**Data in this exercise:**

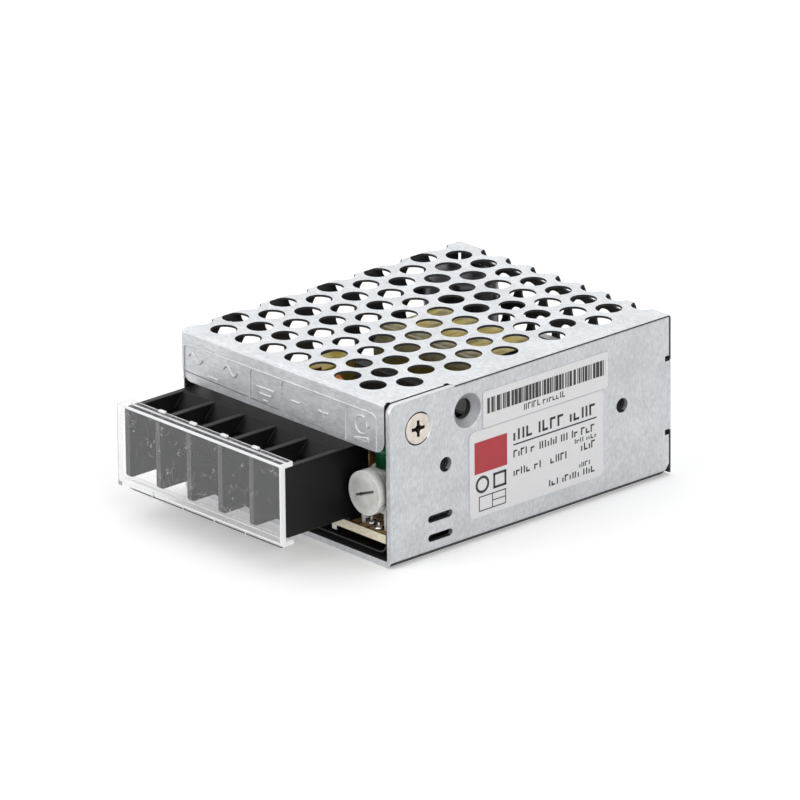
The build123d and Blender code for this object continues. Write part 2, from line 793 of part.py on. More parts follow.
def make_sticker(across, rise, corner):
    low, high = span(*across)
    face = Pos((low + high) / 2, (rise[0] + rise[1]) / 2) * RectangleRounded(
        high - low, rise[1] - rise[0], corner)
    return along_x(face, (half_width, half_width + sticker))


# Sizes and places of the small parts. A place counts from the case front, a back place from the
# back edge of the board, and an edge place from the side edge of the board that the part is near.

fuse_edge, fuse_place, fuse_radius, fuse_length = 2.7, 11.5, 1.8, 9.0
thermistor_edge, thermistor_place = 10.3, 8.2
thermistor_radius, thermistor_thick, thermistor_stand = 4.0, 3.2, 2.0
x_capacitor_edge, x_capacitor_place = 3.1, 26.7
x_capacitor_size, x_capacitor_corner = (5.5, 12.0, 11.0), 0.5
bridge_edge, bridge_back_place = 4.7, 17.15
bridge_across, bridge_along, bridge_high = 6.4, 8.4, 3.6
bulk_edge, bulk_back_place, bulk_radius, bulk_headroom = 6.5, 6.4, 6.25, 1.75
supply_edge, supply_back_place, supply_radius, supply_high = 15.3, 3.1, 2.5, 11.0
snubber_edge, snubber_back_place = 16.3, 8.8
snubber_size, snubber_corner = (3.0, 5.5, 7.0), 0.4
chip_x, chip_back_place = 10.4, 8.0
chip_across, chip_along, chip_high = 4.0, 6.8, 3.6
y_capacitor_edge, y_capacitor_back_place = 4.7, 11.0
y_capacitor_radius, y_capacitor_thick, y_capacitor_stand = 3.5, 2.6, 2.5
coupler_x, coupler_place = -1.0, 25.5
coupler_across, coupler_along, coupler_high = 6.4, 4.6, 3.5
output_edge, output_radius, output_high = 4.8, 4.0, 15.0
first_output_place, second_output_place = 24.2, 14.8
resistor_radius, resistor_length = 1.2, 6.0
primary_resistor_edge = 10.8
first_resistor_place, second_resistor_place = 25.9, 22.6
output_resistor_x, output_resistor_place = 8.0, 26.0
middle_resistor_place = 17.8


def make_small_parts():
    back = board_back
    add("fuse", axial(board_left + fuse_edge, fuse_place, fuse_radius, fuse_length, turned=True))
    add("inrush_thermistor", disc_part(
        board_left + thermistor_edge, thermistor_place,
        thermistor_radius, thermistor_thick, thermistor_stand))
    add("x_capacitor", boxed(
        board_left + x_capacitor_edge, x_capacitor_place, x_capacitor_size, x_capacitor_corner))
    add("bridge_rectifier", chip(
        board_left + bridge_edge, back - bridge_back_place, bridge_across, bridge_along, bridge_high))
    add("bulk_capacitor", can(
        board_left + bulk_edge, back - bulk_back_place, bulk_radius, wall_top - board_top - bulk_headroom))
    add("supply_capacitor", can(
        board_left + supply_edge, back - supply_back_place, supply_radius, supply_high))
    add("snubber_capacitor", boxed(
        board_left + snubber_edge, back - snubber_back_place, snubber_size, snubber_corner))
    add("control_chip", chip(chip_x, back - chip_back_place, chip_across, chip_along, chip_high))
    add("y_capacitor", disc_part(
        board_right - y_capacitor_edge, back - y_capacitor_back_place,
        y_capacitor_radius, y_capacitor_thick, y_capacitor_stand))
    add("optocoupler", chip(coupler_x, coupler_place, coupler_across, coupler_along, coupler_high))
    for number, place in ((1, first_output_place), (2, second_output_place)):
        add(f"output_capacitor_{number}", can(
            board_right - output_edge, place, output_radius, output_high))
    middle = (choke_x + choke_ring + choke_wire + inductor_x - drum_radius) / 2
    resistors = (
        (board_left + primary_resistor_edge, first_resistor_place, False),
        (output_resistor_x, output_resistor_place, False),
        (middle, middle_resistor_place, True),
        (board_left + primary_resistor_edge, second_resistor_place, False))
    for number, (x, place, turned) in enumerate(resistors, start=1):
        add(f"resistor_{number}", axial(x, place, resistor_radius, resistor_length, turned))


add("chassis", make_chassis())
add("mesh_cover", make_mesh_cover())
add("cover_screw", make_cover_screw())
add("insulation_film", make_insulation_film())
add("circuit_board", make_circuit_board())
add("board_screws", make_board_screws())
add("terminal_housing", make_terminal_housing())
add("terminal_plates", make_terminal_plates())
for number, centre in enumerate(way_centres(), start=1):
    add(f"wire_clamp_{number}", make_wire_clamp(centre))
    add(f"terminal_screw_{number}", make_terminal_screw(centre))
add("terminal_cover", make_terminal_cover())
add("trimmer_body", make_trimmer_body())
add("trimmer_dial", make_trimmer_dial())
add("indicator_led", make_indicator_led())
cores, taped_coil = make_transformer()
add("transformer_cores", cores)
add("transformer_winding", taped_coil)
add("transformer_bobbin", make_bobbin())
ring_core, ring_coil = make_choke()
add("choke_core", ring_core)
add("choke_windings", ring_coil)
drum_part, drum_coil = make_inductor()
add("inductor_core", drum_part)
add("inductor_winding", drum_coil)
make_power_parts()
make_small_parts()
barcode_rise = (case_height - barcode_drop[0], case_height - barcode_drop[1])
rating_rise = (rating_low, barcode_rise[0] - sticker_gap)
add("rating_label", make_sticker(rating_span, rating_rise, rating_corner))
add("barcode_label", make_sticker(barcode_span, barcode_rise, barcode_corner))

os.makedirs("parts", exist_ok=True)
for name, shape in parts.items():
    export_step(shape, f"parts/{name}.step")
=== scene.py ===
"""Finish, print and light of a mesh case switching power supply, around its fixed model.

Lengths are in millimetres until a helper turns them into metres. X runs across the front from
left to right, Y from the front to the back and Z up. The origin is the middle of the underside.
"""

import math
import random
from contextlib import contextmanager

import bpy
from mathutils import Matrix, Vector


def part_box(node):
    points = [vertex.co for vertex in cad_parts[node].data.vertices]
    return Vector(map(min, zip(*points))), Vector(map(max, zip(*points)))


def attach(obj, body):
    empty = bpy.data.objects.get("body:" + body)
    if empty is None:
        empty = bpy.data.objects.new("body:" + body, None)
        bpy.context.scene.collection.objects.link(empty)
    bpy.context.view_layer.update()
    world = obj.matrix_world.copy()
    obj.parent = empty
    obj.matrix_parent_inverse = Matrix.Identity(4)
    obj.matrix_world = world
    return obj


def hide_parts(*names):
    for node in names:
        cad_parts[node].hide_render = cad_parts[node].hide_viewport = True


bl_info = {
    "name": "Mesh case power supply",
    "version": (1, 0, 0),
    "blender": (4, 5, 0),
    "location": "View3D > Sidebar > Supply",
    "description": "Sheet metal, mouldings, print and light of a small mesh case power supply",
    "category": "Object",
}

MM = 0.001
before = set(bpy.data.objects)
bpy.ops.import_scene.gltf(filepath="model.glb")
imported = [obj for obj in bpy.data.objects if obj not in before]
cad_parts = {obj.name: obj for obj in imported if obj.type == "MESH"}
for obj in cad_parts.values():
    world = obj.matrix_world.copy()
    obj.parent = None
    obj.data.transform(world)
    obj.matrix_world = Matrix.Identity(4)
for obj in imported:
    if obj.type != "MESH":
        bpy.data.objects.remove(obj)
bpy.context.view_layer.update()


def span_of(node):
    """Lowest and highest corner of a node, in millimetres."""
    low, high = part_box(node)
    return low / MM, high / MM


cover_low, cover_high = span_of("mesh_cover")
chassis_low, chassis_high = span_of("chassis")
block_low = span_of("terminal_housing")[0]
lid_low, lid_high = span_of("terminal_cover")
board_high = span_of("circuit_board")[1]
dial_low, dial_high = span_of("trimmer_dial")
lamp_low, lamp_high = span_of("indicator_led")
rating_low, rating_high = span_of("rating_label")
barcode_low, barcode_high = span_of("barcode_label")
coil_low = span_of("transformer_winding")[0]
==
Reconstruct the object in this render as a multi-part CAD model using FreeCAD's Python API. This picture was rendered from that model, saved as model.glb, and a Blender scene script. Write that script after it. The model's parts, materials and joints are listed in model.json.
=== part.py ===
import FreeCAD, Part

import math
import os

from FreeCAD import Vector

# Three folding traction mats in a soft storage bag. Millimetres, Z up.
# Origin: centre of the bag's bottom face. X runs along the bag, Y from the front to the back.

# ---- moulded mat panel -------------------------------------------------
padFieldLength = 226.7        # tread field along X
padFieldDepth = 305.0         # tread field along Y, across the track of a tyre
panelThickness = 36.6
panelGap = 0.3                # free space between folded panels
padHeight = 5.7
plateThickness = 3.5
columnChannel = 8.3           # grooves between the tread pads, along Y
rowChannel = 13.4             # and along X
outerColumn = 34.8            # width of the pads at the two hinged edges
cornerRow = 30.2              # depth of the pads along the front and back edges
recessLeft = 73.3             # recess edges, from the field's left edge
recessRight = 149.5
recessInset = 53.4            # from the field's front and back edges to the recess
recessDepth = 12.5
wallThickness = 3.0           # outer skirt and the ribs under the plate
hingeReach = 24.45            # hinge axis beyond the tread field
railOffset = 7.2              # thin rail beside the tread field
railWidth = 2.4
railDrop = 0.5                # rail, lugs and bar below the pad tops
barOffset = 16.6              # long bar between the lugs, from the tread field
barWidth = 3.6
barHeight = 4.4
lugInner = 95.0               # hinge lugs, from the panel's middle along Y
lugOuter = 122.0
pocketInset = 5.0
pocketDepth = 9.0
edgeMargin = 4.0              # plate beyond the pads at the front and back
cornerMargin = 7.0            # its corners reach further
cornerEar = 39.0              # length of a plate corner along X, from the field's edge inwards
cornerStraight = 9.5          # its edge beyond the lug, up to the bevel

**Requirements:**
Output exactly the lines of the material above from the one containing "cores, taped_coil = make_transformer()" up to and including the one containing "points = [vertex.co".

**Solution below:**
cores, taped_coil = make_transformer()
add("transformer_cores", cores)
add("transformer_winding", taped_coil)
add("transformer_bobbin", make_bobbin())
ring_core, ring_coil = make_choke()
add("choke_core", ring_core)
add("choke_windings", ring_coil)
drum_part, drum_coil = make_inductor()
add("inductor_core", drum_part)
add("inductor_winding", drum_coil)
make_power_parts()
make_small_parts()
barcode_rise = (case_height - barcode_drop[0], case_height - barcode_drop[1])
rating_rise = (rating_low, barcode_rise[0] - sticker_gap)
add("rating_label", make_sticker(rating_span, rating_rise, rating_corner))
add("barcode_label", make_sticker(barcode_span, barcode_rise, barcode_corner))

os.makedirs("parts", exist_ok=True)
for name, shape in parts.items():
    export_step(shape, f"parts/{name}.step")
=== scene.py ===
"""Finish, print and light of a mesh case switching power supply, around its fixed model.

Lengths are in millimetres until a helper turns them into metres. X runs across the front from
left to right, Y from the front to the back and Z up. The origin is the middle of the underside.
"""

import math
import random
from contextlib import contextmanager

import bpy
from mathutils import Matrix, Vector


def part_box(node):
    points = [vertex.co for vertex in cad_parts[node].data.vertices]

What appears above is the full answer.